Acacia Wood Flooring Cost
Although more expensive than some other flooring options, acacia is less costly than many exotic hardwood species.
The following are cost estimates for purchasing and installing acacia hardwood flooring:
- Solid acacia hardwood flooring purchase cost ranges from $3 to $8 per square foot and almost the same range for installation.
- Engineered acacia wood flooring costs ranges from $2.60 to $8 per square foot for purchase, and comes with a similar price range for installation.
- Acacia laminate wood flooring runs from approximately $0.80 to $3.50 a square foot with installation ranging from $1.50 to $3.
The above costs may vary depending on factors such as the style of the wood, your location, and availability of the wood.
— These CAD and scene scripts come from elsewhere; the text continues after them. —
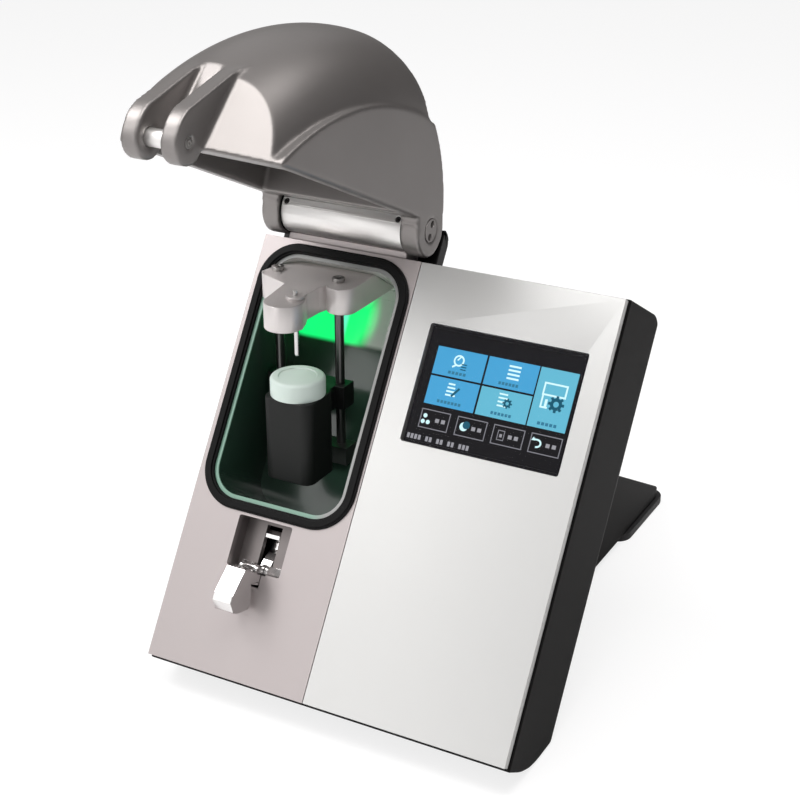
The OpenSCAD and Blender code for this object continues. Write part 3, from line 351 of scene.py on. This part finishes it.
finishSet = {
    "blackCoat": {"colour": (0.0075, 0.0070, 0.0070), "rough": 0.46, "specular": 0.04,
                  "grainScale": 1500.0, "grain": 0.35, "grainDeep": 0.00012, "blotch": 0.10},
    "satinPanel": {"colour": (0.425, 0.386, 0.384), "rough": 0.42, "metal": 0.75,
                   "grainScale": 3200.0, "grain": 0.08, "grainDeep": 0.00005,
                   "blotch": 0.02, "blotchScale": 9.0},
    "brushedPanel": {"colour": (0.565, 0.567, 0.56), "rough": 0.36, "metal": 0.8,
                     "grainScale": 1.0, "streak": (26.0, 5200.0, 5200.0), "grain": 0.12,
                     "grainDeep": 0.00004, "roughSpread": 0.08, "blotch": 0.015, "blotchScale": 7.0},
    "castGrey": {"colour": (0.245, 0.230, 0.224), "rough": 0.40, "metal": 0.74,
                 "grainScale": 2100.0, "grain": 0.18, "blotch": 0.04, "blotchScale": 14.0},
    "blackRubber": {"colour": (0.006, 0.006, 0.0062), "rough": 0.42, "specular": 0.10,
                    "grainScale": 900.0, "grain": 0.10, "blotch": 0.12},
    "softRubber": {"colour": (0.014, 0.014, 0.015), "rough": 0.62, "sheen": 0.08,
                   "grainScale": 1300.0, "grain": 0.45, "grainDeep": 0.00015, "blotch": 0.12},
    "turnedSteel": {"colour": (0.84, 0.83, 0.815), "rough": 0.44, "metal": 1.0,
                    "grainScale": 1.0, "streak": (5200.0, 160.0, 160.0), "grain": 0.10,
                    "grainDeep": 0.00003, "blotch": 0.02},
    "darkSteel": {"colour": (0.13, 0.13, 0.128), "rough": 0.30, "metal": 0.9,
                  "grainScale": 2600.0, "grain": 0.08, "blotch": 0.08},
    "groundSteel": {"colour": (0.63, 0.63, 0.625), "rough": 0.22, "metal": 1.0,
                    "grainScale": 1.0, "streak": (300.0, 300.0, 4200.0), "grain": 0.08,
                    "grainDeep": 0.00003, "blotch": 0.03},
    "screwSteel": {"colour": (0.42, 0.41, 0.40), "rough": 0.30, "metal": 1.0,
                   "grainScale": 2400.0, "grain": 0.10},
    "blackScrew": {"colour": (0.045, 0.044, 0.043), "rough": 0.34, "metal": 0.6,
                   "grainScale": 2400.0, "grain": 0.10, "blotch": 0.08},
    "polished": {"colour": (0.76, 0.745, 0.74), "rough": 0.21, "metal": 1.0,
                 "grainScale": 700.0, "grain": 0.05, "roughSpread": 0.03, "blotch": 0.02},
    "paleAlloy": {"colour": (0.70, 0.665, 0.655), "rough": 0.40, "metal": 0.55,
                  "grainScale": 2600.0, "grain": 0.10, "grainDeep": 0.00006, "blotch": 0.02},
    "blackPlastic": {"colour": (0.007, 0.008, 0.0075), "rough": 0.55, "specular": 0.3,
                     "grainScale": 1500.0, "grain": 0.30, "blotch": 0.10},
    "redPlastic": {"colour": (0.42, 0.018, 0.014), "rough": 0.22, "coat": 0.4, "coatRough": 0.1,
                   "grainScale": 900.0, "grain": 0.05, "blotch": 0.05},
    "palePad": {"colour": (0.62, 0.72, 0.67), "rough": 0.55, "sheen": 0.15,
                "grainScale": 1100.0, "grain": 0.20, "blotch": 0.04},
    "pumpAlloy": {"colour": (0.36, 0.365, 0.37), "rough": 0.45, "metal": 0.8,
                  "grainScale": 1600.0, "grain": 0.2},
    "blueSensor": {"colour": (0.04, 0.14, 0.30), "rough": 0.30, "grainScale": 900.0, "grain": 0.05},
    "clearTube": {"colour": (0.66, 0.74, 0.77), "rough": 0.30, "grainScale": 500.0, "grain": 0.05},
    "boardGreen": {"colour": (0.018, 0.13, 0.045), "rough": 0.35, "coat": 0.3, "coatRough": 0.1,
                   "grainScale": 700.0, "grain": 0.25, "blotch": 0.18, "blotchScale": 120.0},
    "screenBack": {"colour": (0.002, 0.002, 0.003), "rough": 0.3, "specular": 0.08, "grain": 0.03,
                   "light": (0.012, 0.0115, 0.013)},
    "clearGlass": {"colour": (0.01, 0.01, 0.012), "rough": 0.05, "specular": 0.12, "alpha": 0.05,
                   "grain": 0.0, "roughSpread": 0.02},
}
finishes = {name: makeFinish(name, values) for name, values in finishSet.items()}

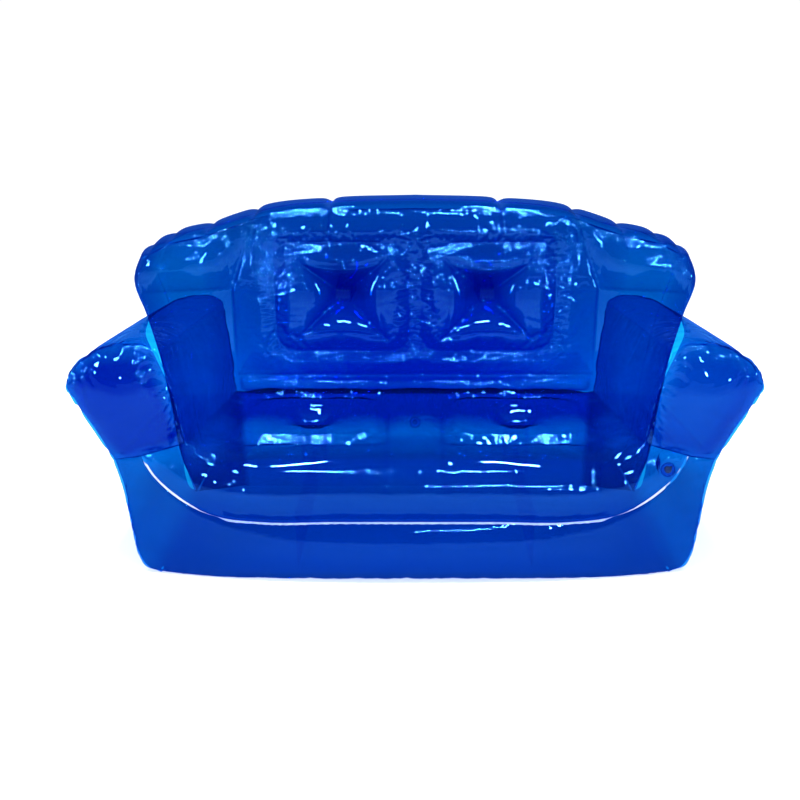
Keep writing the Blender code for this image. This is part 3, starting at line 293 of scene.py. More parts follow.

How Do You Care for Acacia Wood Floors?
Like any other hardwood flooring, acacia requires good care and maintenance to look its best and last long.
Regular cleaning is important to remove dust, dirt, debris, and stains. Liquid spills should be wiped off immediately before they stick or penetrate the wood.
Although resistant to moisture, acacia should be protected from water and other liquids by a proper finish. Water should not be left standing on the surface for long to prevent warping or swelling.
Scratches and dents should be sanded and refinished to keep protecting the underlying wood.
Doormats at the entrance to a home are vital as they prevent soil and moisture from being carried onto the floor.
Placing rugs in high traffic areas also helps in reducing wear and tear, as well as scratching and fading of the acacia wood flooring.
Sanding and refinishing after 5 to 10 years is helpful in restoring the finish, appearance, and life of any hardwood floor, including acacia.
Acacia wood flooring can last up to a century with good care and maintenance.